The opportunity for growth if we work through the increased conflict and dissatisfaction is to become assured of what we do not want. Sustaining our changes often means that our comfort zone needs to become increasingly uncomfortable, that there is no other option but to keep moving in the direction of change.
6. Feeling intense loss and feeling lost when making meaningful changes:
Even when we make healthy changes, we are always going to encounter our grief. It’s partly why we avoid the change in the first place.
Loss of years, loss of love (even the destructive kind), loss of finances, loss of forms of security are all painful and deeply saddening. When we experience loss, we can feel lost, like we don’t know who we are or where we going or whether what we doing is actually right. This alone is a lot to deal with and can make us change our minds about making that change.

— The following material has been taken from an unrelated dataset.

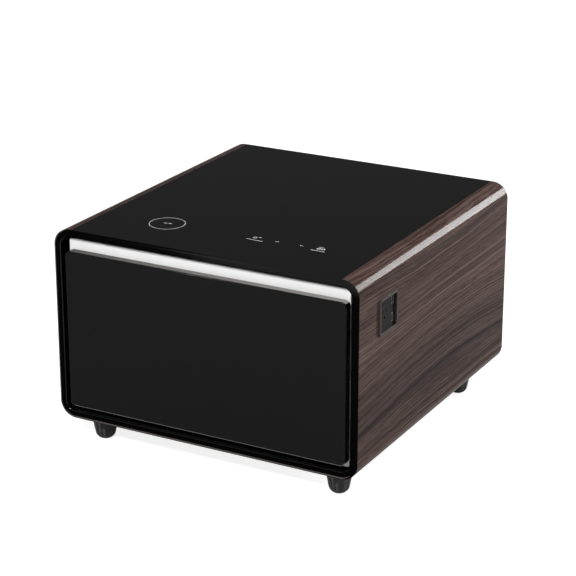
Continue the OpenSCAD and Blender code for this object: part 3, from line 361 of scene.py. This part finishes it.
def round_edges(bm, edges, radius, segments):
    bmesh.ops.bevel(bm, geom=edges, offset=radius, offset_type="OFFSET", segments=segments,
                    profile=0.5, affect="EDGES", material=-1, clamp_overlap=False)


def edges_along(bm, axis):
    """Edges that run along one axis: 0, 1 or 2."""
    return [e for e in bm.edges
            if abs((e.verts[1].co - e.verts[0].co).normalized()[axis]) > 0.99]


sharp_angle = math.radians(50)


def sharp_edges(bm):
    return [e for e in bm.edges
            if len(e.link_faces) == 2 and e.calc_face_angle() > sharp_angle]


def rounded_plate(low, high, axis, corner, edge, steps, edge_steps):
    """Plate whose four edges along one axis are rounded, with soft outlines."""
    bm = block(low, high)
    round_edges(bm, edges_along(bm, axis), corner, steps)
    round_edges(bm, sharp_edges(bm), edge, edge_steps)
    return bm


def place_piece(bm, name, material, body, stands_for, smooth=35):
    """Turns a bmesh into a finished piece of the object and puts it on its body."""
    bmesh.ops.remove_doubles(bm, verts=bm.verts, dist=1e-7)
    bmesh.ops.recalc_face_normals(bm, faces=bm.faces)
    mesh = mesh_of(bm, name)
    mesh.shade_smooth()
    mesh.set_sharp_from_angle(angle=math.radians(smooth))
    for one in material if isinstance(material, tuple) else (material,):
        mesh.materials.append(one)
    made = put_in_scene(name, mesh)
    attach(made, body)
    if stands_for:
        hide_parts(*stands_for)
    return made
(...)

The opportunity for growth if we work through feelings of loss and feeling lost is that our grief won’t kill us (it may come close) and that we don’t completely lose ourselves, but discover new healthy parts of ourselves we never knew we had within us.
If we stick it out, we actually discover strengths and understand that grieving is just as important to healing as any other process. We change because where we are currently standing is too painful, and when we acknowledge that pain, it can feel like the flood gates have been opened. But we are also honoring ourselves and getting to know ourselves in a completely new light.
7. A desire for things to stay exactly as they are when making meaningful changes:
Don’t be alarmed that you want things to not have to change either. We are creatures of habit because familiarity feels safe. Even negative familiarity will seem better than the excavation that meaningful changes bring. In times like these, I found myself idealizing what once was and even minimizing the distress I was feeling. We may say things like: “I can stick it out for the next 10 years” or “Others have it tougher than I have it.”
The opportunity for growth if we work through feelings of wanting things to be as they used to be is that it is normal, and we might stop in our process of change even at this point.
Familiarity is comforting, there is no denying this truth. However, familiarity can also breed contempt. The loss of respect is often underestimated when we persist in old patterns and do not make those important changes.
Self-respect and respect for individuals, organisations, and associations are integral to health and well-being. When we stay too long in destructive situations, contempt increases, and we lose respect. The gains in respect, whether for self or others, are gems of incredible value in our journey of change.
Making meaningful changes can so often be hampered by feelings that make us feel crappy.
Crappy feelings do offer the opportunity for growth if we work through them with consistency and effort. The changes are not immediate and that can be discouraging, but what we can hold onto are the gems, covered with crap, that are discovered.
When we reframe the unpleasant feelings, we can keep going, and not give up on building our best self and our best life.